- Qeshlaq-e Alapapakh
- Coordinates: 39°23′54″N 47°32′01″E﻿ / ﻿39.39833°N 47.53361°E
- Country: Iran
- Province: Ardabil
- County: Aslan Duz
- District: Borran
- Rural District: Borran

Population (2016)
- • Total: 76
- Time zone: UTC+3:30 (IRST)

= Qeshlaq-e Alapapakh =

Village in Ardabil province, Iran

Qeshlaq-e Alapapakh (قشلاق الاپاپاخ) (Note: Also romanized as Qeshlāq-e Ālāpāpākh) is a village in Borran Rural District of Borran District in Aslan Duz County, Ardabil province, Iran.

==Demographics==
===Population===
At the time of the 2006 National Census, the village's population was 111 in 21 households, when it was in Qeshlaq-e Gharbi Rural District of the former Aslan Duz District in Parsabad County. The following census in 2011 counted 123 people in 24 households.

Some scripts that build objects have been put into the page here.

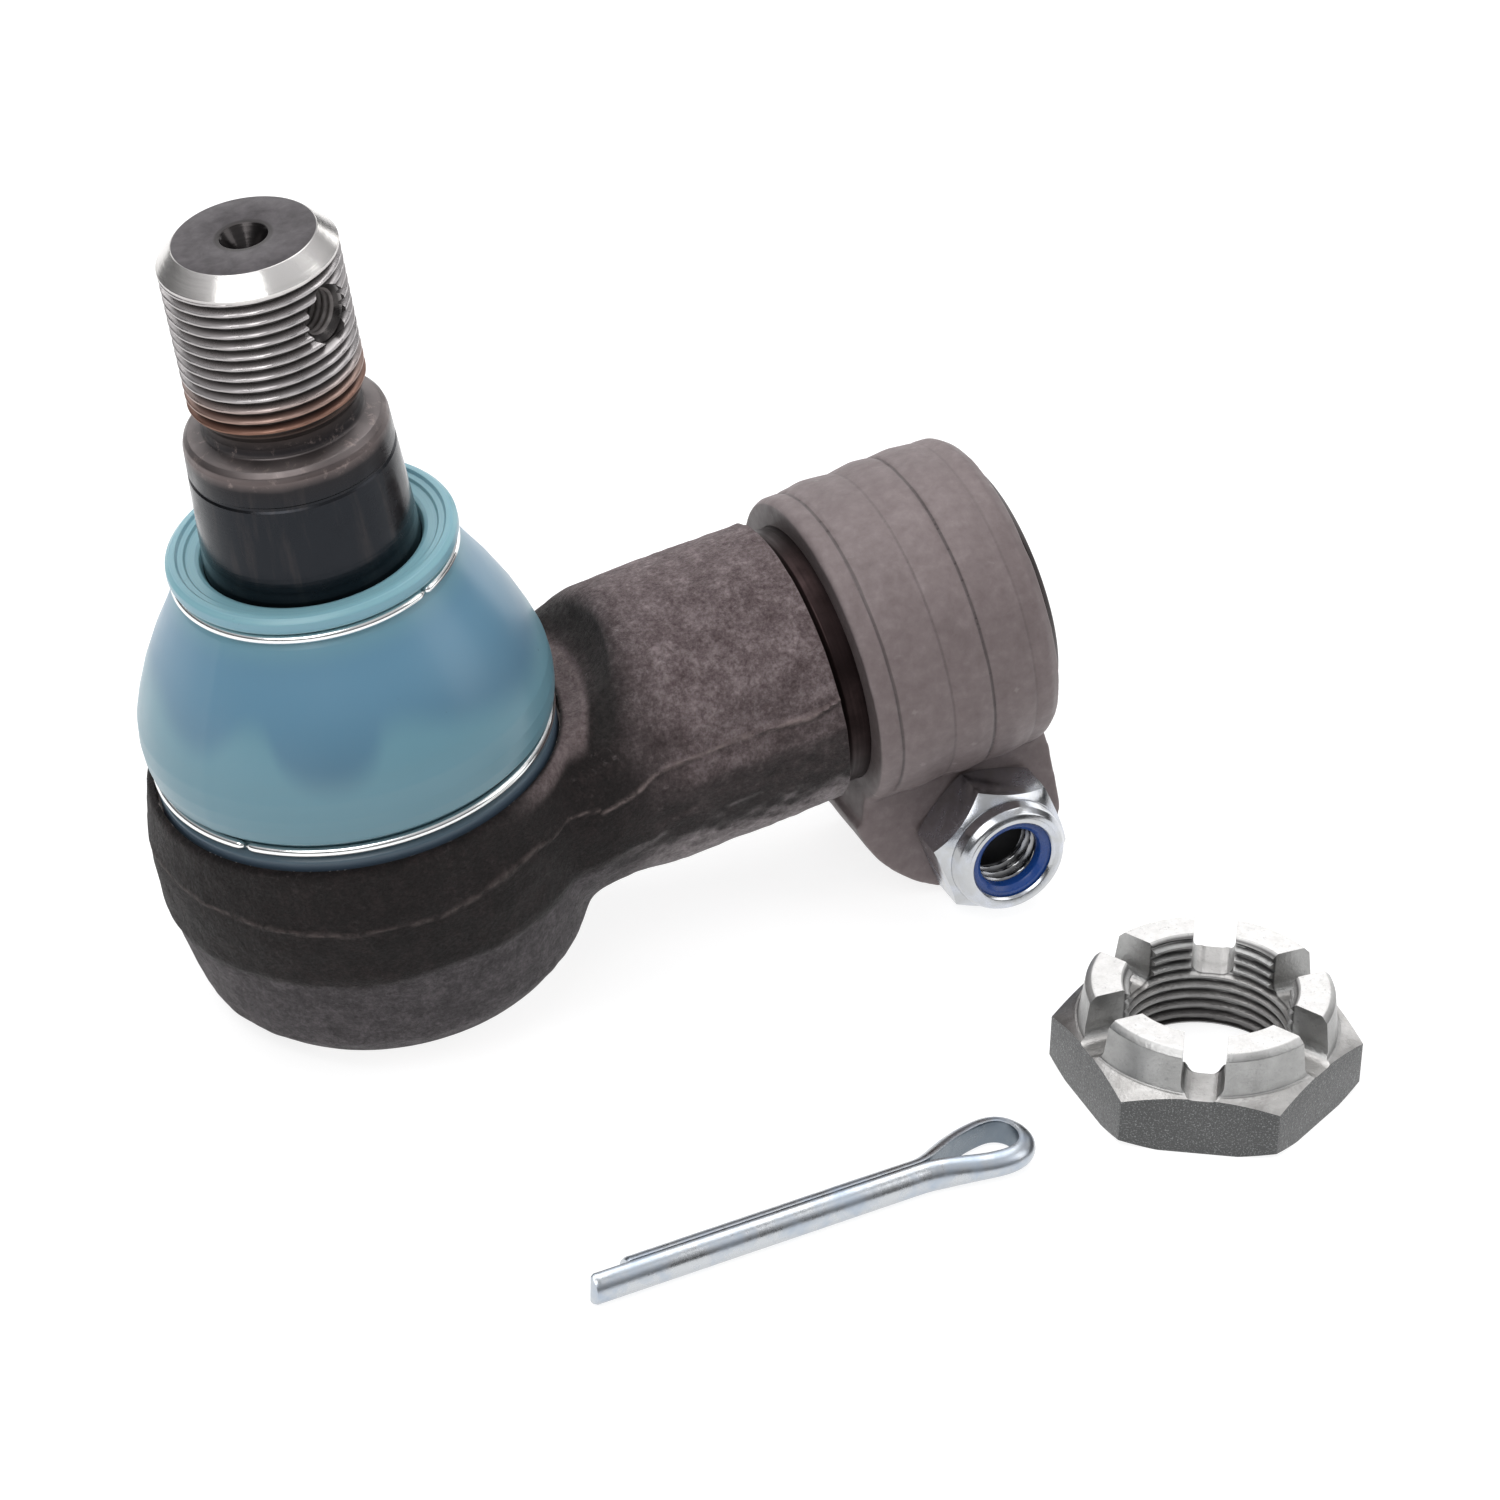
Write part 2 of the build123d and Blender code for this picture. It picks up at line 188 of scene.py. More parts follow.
def soften(pts, rad=0.25, seg=4, closed=False):
    """Rounds the corners of an (r, z) outline. A point may carry its own radius."""
    P = [(p[0], p[1]) for p in pts]
    R = [p[2] if len(p) > 2 else rad for p in pts]
    out = []
    n = len(P)
    for i in range(n):
        if not closed and i in (0, n - 1):
            out.append(P[i]); continue
        a, b, c = np.array(P[i - 1]), np.array(P[i]), np.array(P[(i + 1) % n])
        u, w = a - b, c - b
        lu, lw = np.linalg.norm(u), np.linalg.norm(w)
        if lu < 1e-6 or lw < 1e-6 or R[i] <= 0:
            out.append(tuple(b)); continue
        u, w = u / lu, w / lw
        cosang = np.clip(u @ w, -1, 1)
        ang = math.acos(cosang)
        if ang > math.radians(174):
            out.append(tuple(b)); continue
        d = min(R[i] / math.tan(ang / 2), 0.45 * lu, 0.45 * lw)
        p0, p1 = b + u * d, b + w * d
        r = d * math.tan(ang / 2)
        bis = (u + w) / np.linalg.norm(u + w)
        cen = b + bis * (r / math.sin(ang / 2))
        a0 = math.atan2(*(p0 - cen)[::-1]); a1 = math.atan2(*(p1 - cen)[::-1])
        da = (a1 - a0 + pi) % (2 * pi) - pi
        for k in range(seg + 1):
            t = a0 + da * k / seg
            out.append((cen[0] + r * math.cos(t), cen[1] + r * math.sin(t)))
    return out


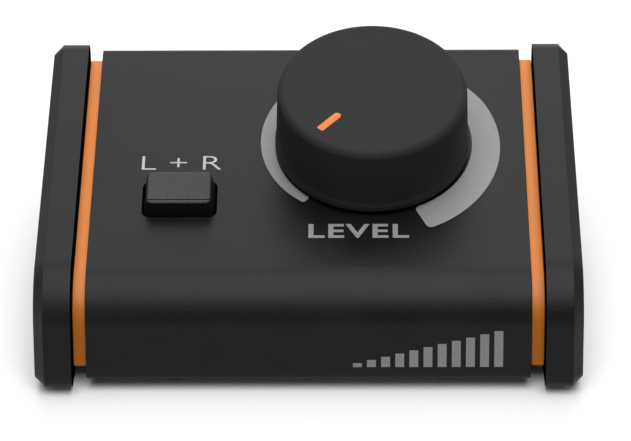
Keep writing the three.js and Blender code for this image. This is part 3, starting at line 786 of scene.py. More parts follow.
@dataclass(frozen=True)
class GrainFinish:
    """A sprayed or moulded surface with a fine grain, faint mottling and a highlight painted along its
    edges.
    """

    name: str
    colour: Triple
    roughness: float = 0.42
    grain_size: float = 0.0004
    grain_depth: float = 0.00002
    specular: float = 0.3
    speckle: float = 0.1
    mottle: float = 0.12
    mottle_size: float = 0.012
    mottle_reach: float = 0.15
    gloss_change: float = 0.04
    edge_highlight_colour: Triple | None = None
    edge_radius: float = 0.0003
    edge_highlight_share: float = 0.5

    def build(self) -> Material:
        """Wires the material.

        Returns:
            The finished material.
        """
        shader = Shader(self.name)
        fine = shader.noise(self.grain_size, detail=3.0, roughness=0.6)
        broad = shader.noise(self.mottle_size)
        patchy = shader.vary(broad, 1, self.mottle, self.mottle_reach)
        grainy = shader.vary(fine, 1, self.speckle)
        level = shader.math("MULTIPLY", patchy, grainy)
        scaled = shader.add("VectorMath", operation="SCALE", Vector=self.colour, Scale=level)
        colour = scaled.outputs["Vector"]
        # A paler colour along rounded edges is a painted highlight, broken up by the grain
        if self.edge_highlight_colour:
            lit_edges = shader.math("MULTIPLY", shader.edge_highlight_share(self.edge_radius), grainy)
            painted_highlight = shader.math("MULTIPLY", lit_edges, self.edge_highlight_share)
            colour = shader.mix(painted_highlight, colour, self.edge_highlight_colour)
        shader.raise_by(fine, self.grain_depth)
        gloss = shader.vary(broad, self.roughness, self.gloss_change)
        return shader.dress(Base_Color=colour, Roughness=gloss, Specular_IOR_Level=self.specular)


@dataclass(frozen=True)
class MetalFinish:
    """Plated or bare metal with fine scratches and patchy gloss."""

    name: str
    colour: Triple
    roughness: float
    metallic: float = 1.0
    scratch_size: float = 0.0002
    scratch_depth: float = 0.000004
    scratch_squeeze: Triple = (1, 6, 1)
    patches_per_metre: float = 260.0
    gloss_change: float = 0.08
    dull_share: float = 0.72
    dull_span: Pair = (0.4, 0.75)
    dull_most: float = 0.6

    def build(self) -> Material:
        """Wires the material.

        Returns:
            The finished material.
        """
        shader = Shader(self.name)
        squeezed = shader.add("Mapping", Vector=shader.place, Scale=self.scratch_squeeze)
        scratch = shader.noise(self.scratch_size, place=squeezed.outputs["Vector"])
        broad = shader.noise(1 / self.patches_per_metre, detail=3.0)
        gloss = shader.vary(broad, self.roughness, self.gloss_change)
        dullness = shader.span(broad, *self.dull_span, 0, self.dull_most)
        colour = shader.mix(dullness, self.colour, dimmed(self.colour, self.dull_share))
        shader.raise_by(scratch, self.scratch_depth)
        return shader.dress(Base_Color=colour, Roughness=gloss, Metallic=self.metallic)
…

The 2016 census measured the population of the village as 76 people in 20 households.

In 2019, the district was separated from the county in the establishment of Aslan Duz County, and the rural district was transferred to the new Borran District. Qeshlaq-e Alapapakh was transferred to Borran Rural District created in the district.